The following suggestions will help you start a dialogue with your children, and provide them with the tools they need to get a jump-start on the path to “mortgage-readiness.”
- Think about the timing. Tell your children to really be sure about when they want to own a home, and then advise them to work toward it. If they’re not intentional about getting there someday, they won’t. Simple as that.
- Get a job. Tell your children to consider getting a job during school, even a part-time job. They will need money to buy a house, but they also need a steady employment history, so they should start building up their resume as soon as possible. This will also be helpful when the time comes to secure a permanent position in their field of study. FHA loans, in many circumstances, will accept a college transcript as a component of employment history. However, your children will need the “ability to repay” which comes from steady fulltime employment.
- Create a budget. And stick to it! Explain that their budget should be detailed enough to account for all the income and outflow each month…even the Friday night date or pizza night with friends. Also, remind them to be careful with the debit card and don’t forget to record the entries into their log. The challenge with using a debit card is that we feel good since we are paying with “cash.” However the convenience of the plastic cash leads to temptation to spend money you might not otherwise spend. Last, tell them to include an emergency cash fund in their budget for unforeseen expenses. Many people fail to do this and it is a great practice to begin early in adult life. The key here is for your children to be conscious of their spending.
- Build up your credit score. Suggest that your child get a credit card or two, but no more than that, and stick to a Visa or Mastercard. Also suggest that they avoid department store cards as they can be hazardous! They often carry higher interest rates and tempt people to buy things they don’t really need. Your children should routinely charge small transactions on their Visa or Mastercard to keep the account reporting as “active.” However, stress to them the importance of paying off the balance monthly when possible, and being cautious in carrying a balance over an extended period of time. Other advice to pass on: Strive to keep your balances below 18% of the credit limit at all times. Maintain tight control over your spending and your accounts. When you make your payments, be sure they are on time as a late payment can hurt you. Ignoring your financial obligations will always get you into trouble and will lower your credit score. The purpose of the cards is not to build up debt–that’s the opposite of what you want. Your goal is to create a history that will indicate to creditors your degree of responsibility in managing your debt. Responsible use of the cards over time will provide you with a healthy credit score, which is critical if you plan to purchase a home.

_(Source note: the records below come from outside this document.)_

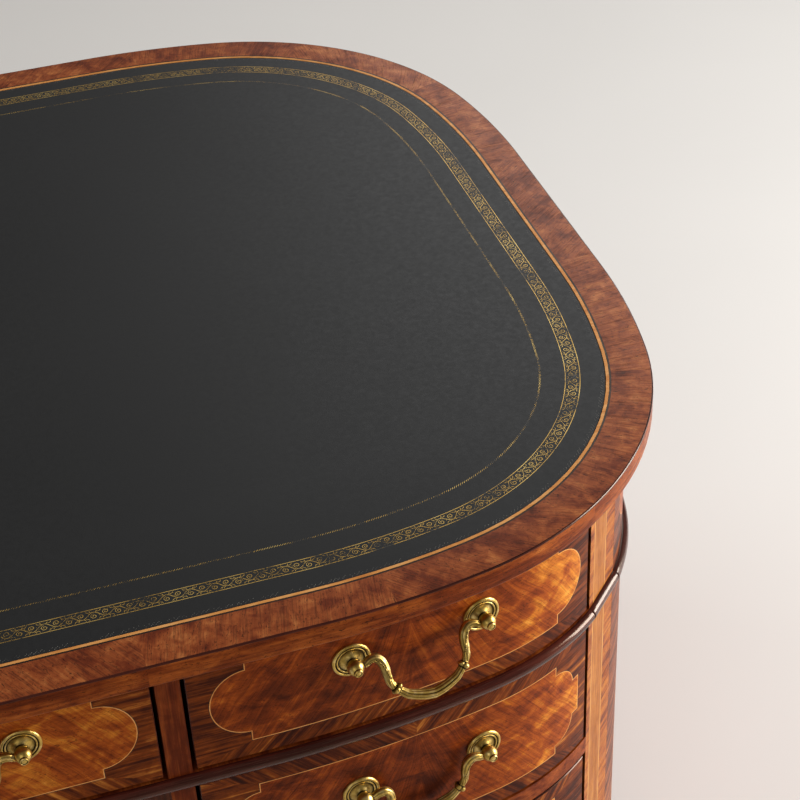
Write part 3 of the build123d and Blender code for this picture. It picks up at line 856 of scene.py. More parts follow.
def make_crossband():
    """The veneered rim of the top: banding, ebony line beside the string, round arris and upright edge; the
    arris is in dark polish as a painted shade line.
    """
    low, high = top_low.z, top_high.z
    arris = quarter_round(top_arris_radius, top_arris_radius, high - top_arris_radius, pi / 2)
    underside = quarter_round(top_underside_radius, top_underside_radius, low + top_underside_radius, pi)
    profile = [(crossband_width, high), (crossband_width - ebony_line_width, high)]
    profile += arris + underside + [(crossband_width, low)]
    finishes = [crossband, ebony, lipping, leaf_wood, bead_wood]
    chance = random.Random(7)
    leaf_length = top_plan.length / crossband_leaf_count
    slants = [radians(chance.uniform(-1, 1) * crossband_slant_spread) for _ in range(crossband_leaf_count)]
    flips = [chance.choice((-1, 1)) for _ in range(crossband_leaf_count)]
    underside_start = 2 + len(arris) + len(underside) - 1

    def dress(side, run, spots):
        leaf = int(run / leaf_length) % crossband_leaf_count
        finish = leaf_wood
        if side == 0:
            finish = ebony
        elif side == 1:
            finish = crossband
            middle = (leaf + 0.5) * leaf_length
            local = [(depth, flips[leaf] * (along - middle)) for along, depth in spots]
            spots = turned(local, slants[leaf])
        # The round arris takes the dark moulding polish: a painted shade line along the edge of the top
        elif side < 1 + len(arris):
            finish = bead_wood
        elif side < underside_start:
            finish = lipping
        return finishes.index(finish), spots, leaf / crossband_leaf_count

    surface = Surface()
    sweep_round(surface, top_plan, profile, facet_length, dress)
    piece = surface.build("top_crossbanding", finishes)
    settle(piece, "desk", "crossband_veneer", "top_crossband")


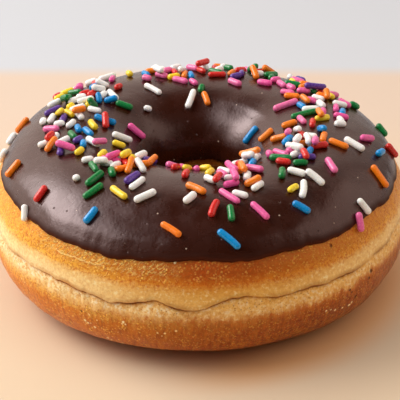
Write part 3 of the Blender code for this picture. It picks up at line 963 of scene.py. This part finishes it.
def crust_material():
    """Fried dough: browned above and below, pale where the two halves met, with a rough torn edge under the crack."""
    n = Nodes(bpy.data.materials.new("crust"))
    seam, level, around, toast_and_shade = [n.attribute(name) for name in ("below_seam", "below_level", "round", "toast_and_shade")]
    skin = n.vector(around, level)
    browned = browned_level(n, level, skin)
    crusty = n.math("ADD", n.span(browned, -2.4, -4.4), n.span(browned, 2.8, 4.7))
    torn = n.times(n.span(seam, 0.1, 0.6), n.span(browned, 3.8, 2.2))
    grain = n.noise(GRAIN_SIZE, 3, 0.7)
    # Golden or deep brown by browning and by painted light and shade: golden on the lit left side
    colour = n.mix(toast_and_shade, n.ramp(browned, GOLDEN), n.ramp(browned, DEEP))
    colour, flecks = with_flecks(n, colour, grain, crusty, around)
    colour, raised = with_streaks(n, colour, level, around, skin)
    colour = with_strands(n, colour, level, around, skin)
    colour = with_crumb(n, colour, crusty)
    colour, pores = with_torn_edge(n, colour, torn, around)
    colour = with_crack_shade(n, colour, seam, toast_and_shade)
    from_axis = n.vector_math("LENGTH", n.vector_math("MULTIPLY", n.place, (1, 1, 0)))
    # Painted shade: the crust darkens inside the hole
    colour = n.mix(n.span(from_axis, *HOLE_SHADE_RADIUS, 0.0, HOLE_SHADE_SHARE), colour, HOLE_SHADE)
    ragged = n.either_way(n.noise(RAGGED_SIZE, 2), RAGGED_REACH)
    pits = n.spots(skin, PITS, ragged)
    # Painted shade: the pits are darkened
    colour = n.mix(n.times(pits, PIT_SHADE_SHARE), colour, PIT_SHADE)
    # Painted highlight: pale glints where the light catches the crust
    colour = n.mix(n.spots(skin, GLINTS, ragged), colour, GLINT)
    n.set("Base Color", colour)
    gloss = n.span(n.noise(GLOSS_SIZE, 3), 0.25, 0.75, 0.28, 0.42)
    n.set("Roughness", n.math("MULTIPLY_ADD", torn, 0.2, gloss))
    n.set("Specular IOR Level", n.math("MULTIPLY_ADD", torn, -0.22, 0.36))
    n.set("Specular Tint", CRUST_SHEEN)
    bumps = n.bump(grain, GRAIN_RELIEF)
    bumps = n.bump(n.noise(DIMPLE_SIZE, 3, 0.6), DIMPLE_RELIEF, bumps)
    bumps = n.bump(raised, STREAK_RELIEF, bumps)
    bumps = n.bump(flecks, FLECK_RELIEF, bumps)
    bumps = n.bump(n.math("SUBTRACT", 1.0, pits), PIT_RELIEF, bumps)
    n.set("Normal", n.bump(n.math("SUBTRACT", 1.0, pores), PORE_RELIEF, bumps))
    return n.owner


CHOCOLATE = (srgb(43, 15, 6), srgb(56, 21, 9))
CHOCOLATE_THIN = srgb(82, 30, 12)
# Painted highlight colour of the icing's specks
SPECK_HIGHLIGHT = srgb(214, 190, 170)
SPECK_HIGHLIGHT_SHARE = 0.6
ICING_SHEEN = (1.0, 0.80, 0.80, 1)
# Sizes of the icing's noise and its relief, in metres
CHOCOLATE_SIZE = 0.006
SPECK_HIGHLIGHT_SIZE = 0.0042
SATIN_SIZE = 0.003
BUBBLE_SIZE, BUBBLE_RELIEF = 0.0031, 0.00010
SKIN_FINE_SIZE, SKIN_FINE_RELIEF = 0.0006, 0.000035
SKIN_SIZE, SKIN_RELIEF = 0.0020, 0.00005


def chocolate_material():
    """Set icing: a satin skin with tiny pits and a few pale specks painted as specular points, duller along its thin
    edge.
    """
    n = Nodes(bpy.data.materials.new("chocolate"))
    edge = n.attribute("from_edge")
    base = n.mix(n.noise(CHOCOLATE_SIZE, 3), *CHOCOLATE)
    base = n.mix(n.span(edge, 0.0, 0.9, 0.55, 0.0), base, CHOCOLATE_THIN)
    # Painted highlight: pale specks for the icing's specular points
    specks = n.span(n.cells(SPECK_HIGHLIGHT_SIZE), 0.030, 0.055, 1.0, 0.0)
    n.set("Base Color", n.mix(n.times(specks, SPECK_HIGHLIGHT_SHARE), base, SPECK_HIGHLIGHT))
    gloss = n.span(n.noise(SATIN_SIZE, 4), 0.3, 0.7, 0.23, 0.30)
    n.set("Roughness", n.math("ADD", gloss, n.span(edge, 0.1, 1.9, 0.35, 0.0)))
    n.set("Specular IOR Level", n.span(edge, 0.2, 2.2, 0.12, 0.82))
    n.set("Specular Tint", ICING_SHEEN)
    bumps = n.bump(n.noise(SKIN_FINE_SIZE, 3), SKIN_FINE_RELIEF)
    bumps = n.bump(n.noise(SKIN_SIZE, 3), SKIN_RELIEF, bumps)
    n.set("Normal", n.bump(n.span(n.cells(BUBBLE_SIZE), 0.03, 0.09), BUBBLE_RELIEF, bumps))
    return n.owner


SPRINKLE_TINTS = {
    "white": (srgb(250, 248, 243), srgb(254, 252, 250)),
    "pink": (srgb(238, 84, 160), srgb(246, 164, 192)),
    "yellow": (srgb(250, 214, 30), srgb(252, 224, 80)),
    "orange": (srgb(250, 128, 20), srgb(252, 150, 50)),
    "red": (srgb(212, 36, 32), srgb(226, 60, 50)),
    "green": (srgb(16, 122, 58), srgb(30, 140, 72)),
    "blue": (srgb(0, 138, 208), srgb(0, 158, 226)),
    "purple": (srgb(92, 56, 146), srgb(112, 76, 162)),
}
SPRINKLE_SHADE = srgb(0, 0, 0)
PALE_SHARE = 0.35
SHADE_SHARE = 0.07
SUGAR_SHEEN = 0.65
SUGAR_GLOW = 0.12
SUGAR_GLOW_COLOUR = (1.0, 0.7, 0.5)
SUGAR_GLOW_DEPTH = 0.0004
# Sizes of the sprinkles' noise and their relief, in metres
SHADE_SIZE = 0.0007
ROD_GLOSS_SIZE = 0.0005
ROD_SKIN_SIZE, ROD_SKIN_RELIEF = 0.0006, 0.00003


def sprinkle_material(name, colour, pale):
    """Sugar rod: satin, a little translucent, no two quite the same shade."""
    n = Nodes(bpy.data.materials.new(name))
    tint = n.mix(n.times(n.attribute("shade"), PALE_SHARE), colour, pale)
    shaded = n.span(n.noise(SHADE_SIZE, 3), 0.3, 0.7, SHADE_SHARE, 0.0)
    n.set("Base Color", n.mix(shaded, tint, SPRINKLE_SHADE))
    n.set("Roughness", n.span(n.noise(ROD_GLOSS_SIZE, 2), 0.3, 0.7, 0.22, 0.36))
    n.set("Specular IOR Level", SUGAR_SHEEN)
    n.set("Subsurface Weight", SUGAR_GLOW)
    n.set("Subsurface Radius", SUGAR_GLOW_COLOUR)
    n.set("Subsurface Scale", SUGAR_GLOW_DEPTH)
    n.set("Normal", n.bump(n.noise(ROD_SKIN_SIZE, 2), ROD_SKIN_RELIEF))
    return n.owner


def add_piece(name, mesh, finish, replaced):
    piece = bpy.data.objects.new(name, mesh)
    piece.data.materials.append(finish)
    bpy.context.scene.collection.objects.link(piece)
    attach(piece, "root")
    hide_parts(replaced)


# Camera: fitted to the doughnut's outline, icing edge and seam
VIEW_ELEVATION = math.radians(29.14)
VIEW_ROLL = math.radians(0.89)
VIEW_DISTANCE = 0.320
VIEW_AIM_HEIGHT = 0.01616
VIEW_FOCAL_PIXELS = 1375.6
VIEW_SHIFT_PIXELS = 1.55
FRAME_PIXELS = 400
SENSOR_MM = 36
CLIP_START = 0.01


def make_camera():
    data = bpy.data.cameras.new("camera")
    data.sensor_width = SENSOR_MM
    data.lens = VIEW_FOCAL_PIXELS * SENSOR_MM / FRAME_PIXELS
    data.shift_x = VIEW_SHIFT_PIXELS / FRAME_PIXELS
    data.clip_start = CLIP_START
    camera = bpy.data.objects.new("camera", data)
    back = Vector((0, -math.cos(VIEW_ELEVATION), math.sin(VIEW_ELEVATION)))
    level = Vector((1, 0, 0))
    upright = back.cross(level)
    right = level * math.cos(VIEW_ROLL) - upright * math.sin(VIEW_ROLL)
    up = level * math.sin(VIEW_ROLL) + upright * math.cos(VIEW_ROLL)
    place = back * VIEW_DISTANCE + Vector((0, 0, VIEW_AIM_HEIGHT))
    camera.matrix_world = Matrix((
        (right.x, up.x, back.x, place.x),
        (right.y, up.y, back.y, place.y),
        (right.z, up.z, back.z, place.z),
        (0, 0, 0, 1),
    ))
    bpy.context.scene.collection.objects.link(camera)
    bpy.context.scene.camera = camera


# Floor: pale warm board, with painted warm shadow and bounced colour close to the doughnut's right side, and pale
# grey far behind
FLOOR_HALF = 1.5
FLOOR_TILT = 0.038  # how far the changes in depth slant, from left to right
FLOOR_NEAR = (0.02, 0.09)
FLOOR_FAR = (0.1053, 0.1153)
FLOOR_SHADOW_REACH = (0.045, 0.055)
FLOOR_SHADOW_SIDE = (-0.014, 0.014)
BOARD_FRONT = srgb(222, 199, 170)
BOARD_BACK = srgb(218, 196, 176)
# Painted warm shadow and bounced colour
BOARD_PAINTED_SHADOW = srgb(226, 174, 122)
FAR_GREY = srgb(202, 205, 210)
FLOOR_ROUGHNESS = 0.6
FLOOR_SHEEN = 0.3


def make_floor():
    mesh = bpy.data.meshes.new("floor")
    corners = [(-1, -1), (1, -1), (1, 1), (-1, 1)]
    mesh.from_pydata([(x * FLOOR_HALF, y * FLOOR_HALF, 0) for x, y in corners], [], [(0, 1, 2, 3)])
    n = Nodes(bpy.data.materials.new("floor"))
    x, y, _ = n.split(n.place)
    depth = n.math("MULTIPLY_ADD", x, FLOOR_TILT, y)
    board = n.mix(n.span(depth, *FLOOR_NEAR), BOARD_FRONT, BOARD_BACK)
    close = n.span(n.vector_math("LENGTH", n.place), *FLOOR_SHADOW_REACH, 1.0, 0.0)
    # Painted shadow: the board turns warmer close to the doughnut's right side, as if lit by its bounced colour
    board = n.mix(n.times(close, n.span(x, *FLOOR_SHADOW_SIDE)), board, BOARD_PAINTED_SHADOW)
    n.set("Base Color", n.mix(n.span(depth, *FLOOR_FAR), board, FAR_GREY))
    n.set("Roughness", FLOOR_ROUGHNESS)
    n.set("Specular IOR Level", FLOOR_SHEEN)
    mesh.materials.append(n.owner)
    floor = bpy.data.objects.new("floor", mesh)
    bpy.context.scene.collection.objects.link(floor)


# Area lights: name, place, aim, size, power in watts and colour
LIGHTS = (
    ("window", (-0.61, 0.11, 0.62), (0, 0, 0.02), (0.98, 0.70), 4.95, (1.0, 0.99, 0.98)),
    ("window_core", (-0.61, 0.14, 0.58), (0, 0, 0.02), (0.60, 0.36), 3.2, (1.0, 0.99, 0.98)),
    ("right_wall", (0.80, 0.04, 0.44), (0, 0, 0.02), (1.05, 0.80), 2.1, (1.0, 0.80, 0.68)),
    ("ceiling", (0.18, -0.28, 0.62), (0, -0.05, 0), (0.80, 0.80), 2.3, (1.0, 0.97, 0.93)),
)
UNSEEN_IN_GLOSS = ("ceiling",)
# The room's brightness: along each axis, where it has faded away and where it is full
SKY_AXES = (("Z", 0.92, 0.55), ("Y", -0.75, 0.05), ("X", 1.3, -0.6))
SKY_STRENGTH = 1.35
SKY_COLOUR = (1.0, 0.86, 0.76, 1)


def add_light(name, place, aim, size, power, colour):
    data = bpy.data.lights.new(name, "AREA")
    data.shape = "RECTANGLE"
    data.size, data.size_y = size
    data.energy = power
    data.color = colour
    light = bpy.data.objects.new(name, data)
    light.location = place
    light.rotation_euler = (Vector(aim) - Vector(place)).to_track_quat("-Z", "Y").to_euler()
    light.visible_glossy = name not in UNSEEN_IN_GLOSS
    bpy.context.scene.collection.objects.link(light)


def make_sky():
    """A room whose walls are bright low down behind and at the sides, and dark overhead and behind the camera."""
    n = Nodes(bpy.data.worlds.new("world"), "Background")
    way = n.split(n.coordinates["Generated"])
    shares = [n.span(way[axis], faded, full) for axis, faded, full in SKY_AXES]
    n.set("Strength", n.times(*shares, SKY_STRENGTH))
    n.set("Color", SKY_COLOUR)
    bpy.context.scene.world = n.owner


def main():
    make_camera()
    make_floor()
    for light in LIGHTS:
        add_light(*light)
    make_sky()
    add_piece("dough_ring", make_dough(), crust_material(), "dough")
    add_piece("icing_skin", make_icing(), chocolate_material(), "icing")
    for colour, mesh in make_sprinkles().items():
        finish = sprinkle_material(f"sprinkle_{colour}", *SPRINKLE_TINTS[colour])
        add_piece(f"sprinkles_{colour}", mesh, finish, "icing")
    bpy.context.scene.view_settings.view_transform = "Standard"


main()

- Minimize student loan borrowing, if possible. If it is necessary for your children to obtain student loans for their education, borrow the smallest amount you can get by with. Paying back student loans can help build their credit as well, but the monthly payments (which are initially deferred) will come due when they graduate. The monthly payments will be calculated as liabilities when qualifying for a mortgage, which will reduce their purchasing power. Also, remind your children not to use their loan money to buy a laptop, new phone, or pizza. They should keep themselves financially lightweight.
- Learn about home finance and real estate. Obtaining a mortgage and purchasing a home are not simple things and can be emotional and stressful. There’s a lot to learn and many questions will arise, such as: What is involved in qualifying for a mortgage? What kind of down payment is required? What other money is needed for the transaction? How long should I keep the house before I sell it? Are property values increasing or decreasing in my area? Tell your children to learn about the process and the lingo. You could even suggest they talk to your mortgage professional to learn some great things they can do now so they’re in a good position when they are ready to buy a home. You could even work with your children to stay up-to-date on the industry, and consider reading a book or two on the subject together. It will help them immensely down the road.
- Learn basic maintenance. One of the costs associated with homeownership is maintenance. Keeping a home well maintained is vital to keeping expenses down in the long term and will make it easier to sell later. Help your children learn how to make minor home repairs, which will save them a hefty amount of money as a homeowner.
And last but not least…tell your children to save, save, save! Whether they buy used books, drive an older car, or skip spring break, they should save a percentage of what they earn (for instance, save one out of every three dollars). Also, be sure to model that savings behavior for your children, as kids often mimic what they see rather than just do what they’re told.
A great guideline for saving can be found in one of the greatest financial books of all time, The Richest Man in Babylon. Author George S. Clason says, “Gold cometh gladly and in increasing quantity to any man who will put by not less than one-tenth of his earnings to create an estate for his future and that of his family.” This timeless classic reminds us to pay ourselves first and sock away ten percent of our earnings for the future.
The bottom line is that the American Dream is still alive and well. There is no secret recipe. It’s a matter of spending and saving wisely and learning the necessary steps to mortgage readiness.